I read widely, including fiction, history, military (Naval stuff first, then aviation – since my gram pa was a pilot, I was up in Cessna 172’s way before I was in a jet), theology, philosophy, mythology, and computers. On the fiction side, a wide variety plus science fiction (including genre space opera – can’t remember the authors), a lot of fantasy (the ones I remember: Tolkien, Lewis, McKillip, McCaffery, Lloyd Alexander), some mystery (Hardy Boys, Sherlock Holmes) but no romance.
In college, I was tried to study in the library, but (for good or bad) the library had open stacks, so I was easily distracted. After college was when I really got into classics (Jane Austen!), Wodehouse, and mystery (Victorian, Christie, Marsh, Sawyers, Stout, Chandler), and Calvin & Hobbes. In the past few years, I’ve added fairy tales.

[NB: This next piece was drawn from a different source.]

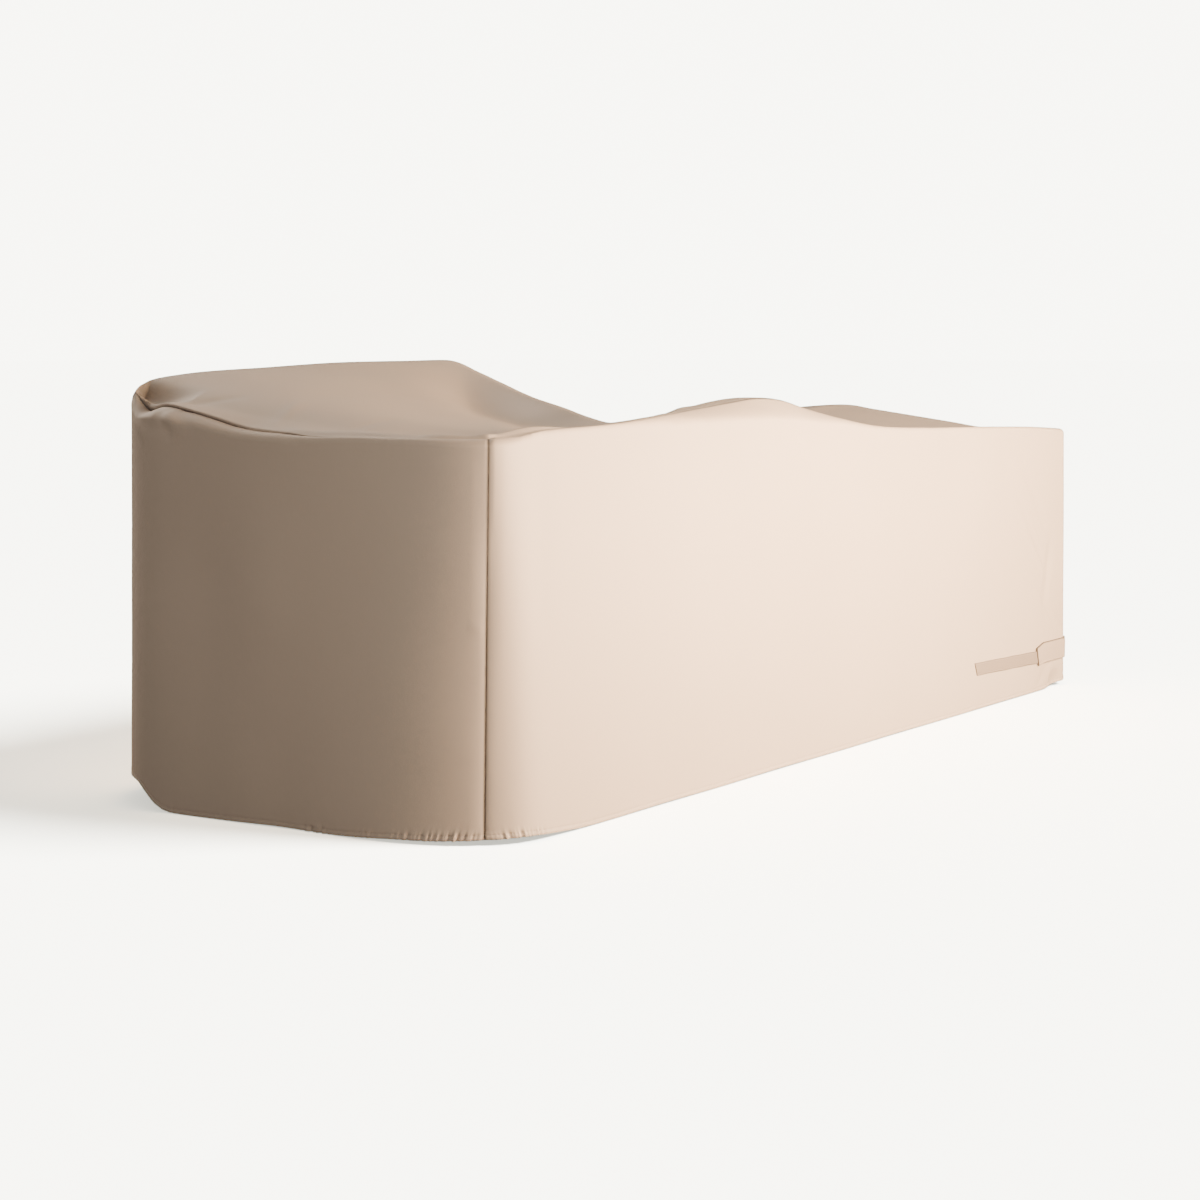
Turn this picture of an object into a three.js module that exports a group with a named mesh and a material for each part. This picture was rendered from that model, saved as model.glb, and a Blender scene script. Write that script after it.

All this reading hasn’t had an impact on my writing since so far I’ve only written a couple of technical manuals, but the love of learning has helped in at work.
Sorry about that, but you DID ask… 😉
Man, I loved those Ace Doubles! I would ask my older sister to check them out of the high school library until I finally got old enough to go there myself and check them out. Pretty much all of the older SF authors mentioned by the other commenters were ones that I read and usually enjoyed. I also liked the “Rick Brant Adventures Book Series”, but never got to read all of them when I was a teen – just a few here and there. I really wanted to be Rick, and have those adventures – much more so than wanting to be the Hardy Boys.
Thanks everyone for bringing back good memories of books read long ago.